Given problem:
Repeat the material exactly, every line of it.

───── Source material

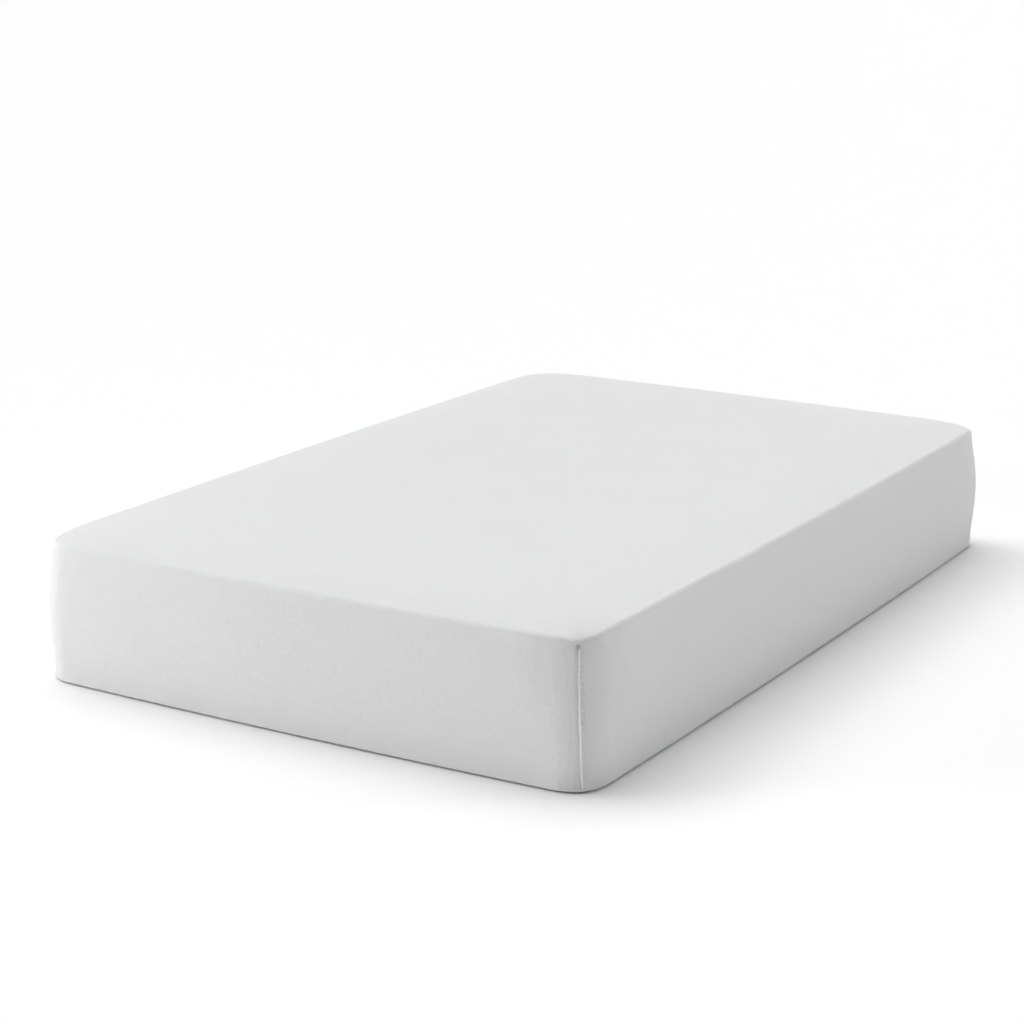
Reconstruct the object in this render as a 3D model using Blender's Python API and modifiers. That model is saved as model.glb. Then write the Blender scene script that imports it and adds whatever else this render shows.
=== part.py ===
"""A memory foam mattress in a removable knitted cover, as separate solids.

Metres, +Z up. The origin is the middle of the underside, X runs across the width and Y along the length.
The top and sides of the cover are one panel. Its base is a second panel, joined to it by a rolled seam on
the -Y and +X sides, and by a zip on the -X and +Y sides. Inside are three foam layers in a knitted sleeve.
"""

import math

import bmesh
import bpy
from mathutils import Vector

# The whole mattress, over its fullest lines
WIDTH = 1.20
LENGTH = 1.90
HEIGHT = 0.28

# The shape of its skin
CORNER_RADIUS = 0.080      # in plan
SIDE_BOW = 0.0075          # a side is this much fuller at mid-length than at its corners
SIDE_BARREL = 0.0115       # and this much fuller at mid-height than at its top
TOP_EDGE_RADIUS = 0.045
BASE_EDGE_RADIUS = 0.008
HEM_TOP = 0.040            # below this the sides stand upright, and the zip keeps its two sides straight
FULL_BOW_HEIGHT = 0.120    # from this height up, the zip's sides bow as much as the others

# The layers, from the outside in
GAP = 0.0003               # between pieces that touch
COVER_THICKNESS = 0.002
SLIDER_ROOM = 0.0025       # between the cover's side and the sleeve, for the zip's slider
SLEEVE_THICKNESS = 0.0012
MEMORY_FOAM_THICKNESS = 0.060
TRANSITION_FOAM_THICKNESS = 0.050
SLEEVE_DEPTH = COVER_THICKNESS + SLIDER_ROOM
SLEEVE_INSET = COVER_THICKNESS + GAP                       # at the top and the base, where it touches
FOAM_DEPTH = SLEEVE_DEPTH + SLEEVE_THICKNESS + GAP
FOAM_INSET = SLEEVE_INSET + SLEEVE_THICKNESS + GAP
SLEEVE_MOUTH_Y = LENGTH / 2 - 0.060

# Seams
BASE_SEAM_HEIGHT = 0.0035
WELT_RADIUS = 0.0017
CORNER_SEAM_RADIUS = 0.0012
CORNER_SEAM_TOP_ANGLE = 50     # degrees round the top edge

# The zip: a slot in the skin, with its chain along the middle
ZIP_HEIGHT = 0.024
ZIP_START_Y = -0.800
ZIP_END_X = 0.450
SLOT_HALF_HEIGHT = 0.005
TAPE_WIDTH = 0.0125
TAPE_THICKNESS = 0.0006
TAPE_DEPTH = COVER_THICKNESS + GAP + TAPE_THICKNESS / 2
TAPE_OVERRUN = 0.010
CHAIN_HALF_GAP = 0.0006        # the slider's neck runs between the two coils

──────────

Reply to the exercise:
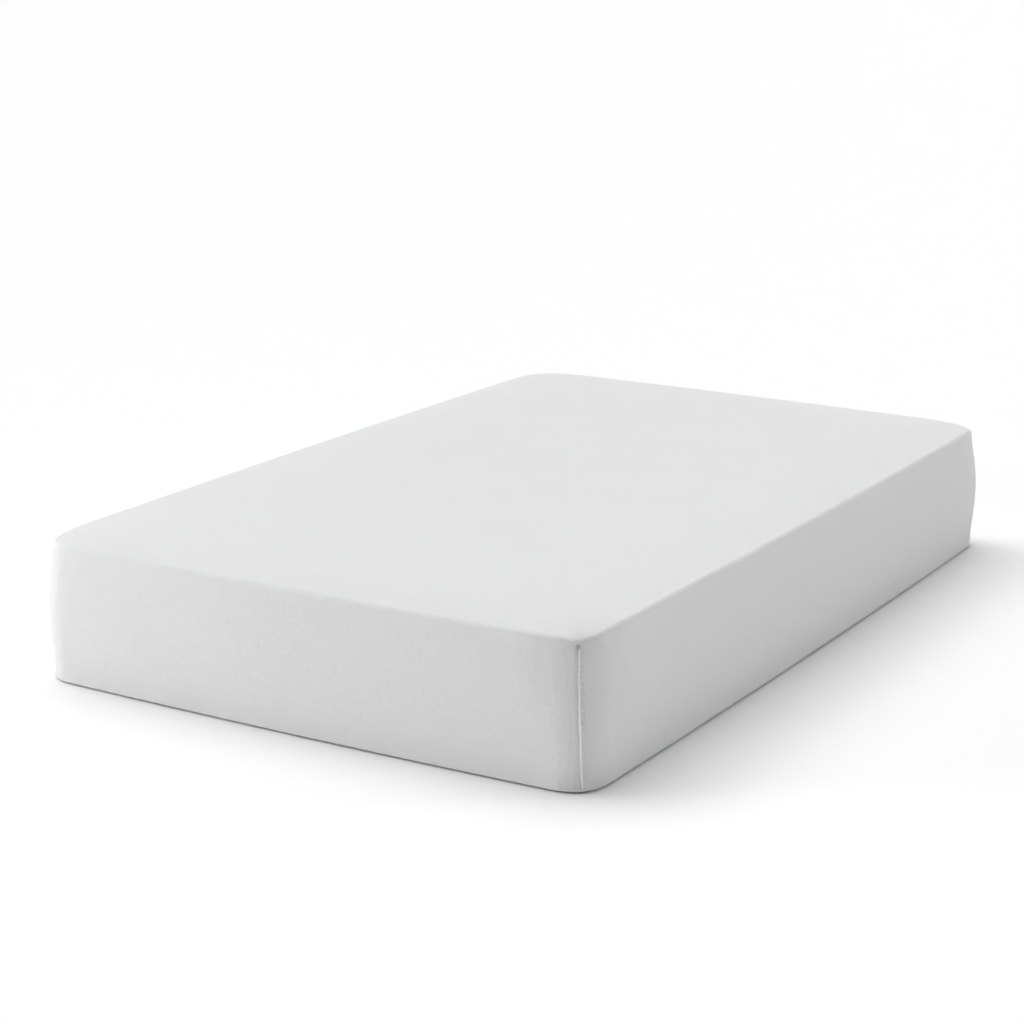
Reconstruct the object in this render as a 3D model using Blender's Python API and modifiers. That model is saved as model.glb. Then write the Blender scene script that imports it and adds whatever else this render shows.
=== part.py ===
"""A memory foam mattress in a removable knitted cover, as separate solids.

Metres, +Z up. The origin is the middle of the underside, X runs across the width and Y along the length.
The top and sides of the cover are one panel. Its base is a second panel, joined to it by a rolled seam on
the -Y and +X sides, and by a zip on the -X and +Y sides. Inside are three foam layers in a knitted sleeve.
"""

import math

import bmesh
import bpy
from mathutils import Vector

# The whole mattress, over its fullest lines
WIDTH = 1.20
LENGTH = 1.90
HEIGHT = 0.28

# The shape of its skin
CORNER_RADIUS = 0.080      # in plan
SIDE_BOW = 0.0075          # a side is this much fuller at mid-length than at its corners
SIDE_BARREL = 0.0115       # and this much fuller at mid-height than at its top
TOP_EDGE_RADIUS = 0.045
BASE_EDGE_RADIUS = 0.008
HEM_TOP = 0.040            # below this the sides stand upright, and the zip keeps its two sides straight
FULL_BOW_HEIGHT = 0.120    # from this height up, the zip's sides bow as much as the others

# The layers, from the outside in
GAP = 0.0003               # between pieces that touch
COVER_THICKNESS = 0.002
SLIDER_ROOM = 0.0025       # between the cover's side and the sleeve, for the zip's slider
SLEEVE_THICKNESS = 0.0012
MEMORY_FOAM_THICKNESS = 0.060
TRANSITION_FOAM_THICKNESS = 0.050
SLEEVE_DEPTH = COVER_THICKNESS + SLIDER_ROOM
SLEEVE_INSET = COVER_THICKNESS + GAP                       # at the top and the base, where it touches
FOAM_DEPTH = SLEEVE_DEPTH + SLEEVE_THICKNESS + GAP
FOAM_INSET = SLEEVE_INSET + SLEEVE_THICKNESS + GAP
SLEEVE_MOUTH_Y = LENGTH / 2 - 0.060

# Seams
BASE_SEAM_HEIGHT = 0.0035
WELT_RADIUS = 0.0017
CORNER_SEAM_RADIUS = 0.0012
CORNER_SEAM_TOP_ANGLE = 50     # degrees round the top edge

# The zip: a slot in the skin, with its chain along the middle
ZIP_HEIGHT = 0.024
ZIP_START_Y = -0.800
ZIP_END_X = 0.450
SLOT_HALF_HEIGHT = 0.005
TAPE_WIDTH = 0.0125
TAPE_THICKNESS = 0.0006
TAPE_DEPTH = COVER_THICKNESS + GAP + TAPE_THICKNESS / 2
TAPE_OVERRUN = 0.010
CHAIN_HALF_GAP = 0.0006        # the slider's neck runs between the two coils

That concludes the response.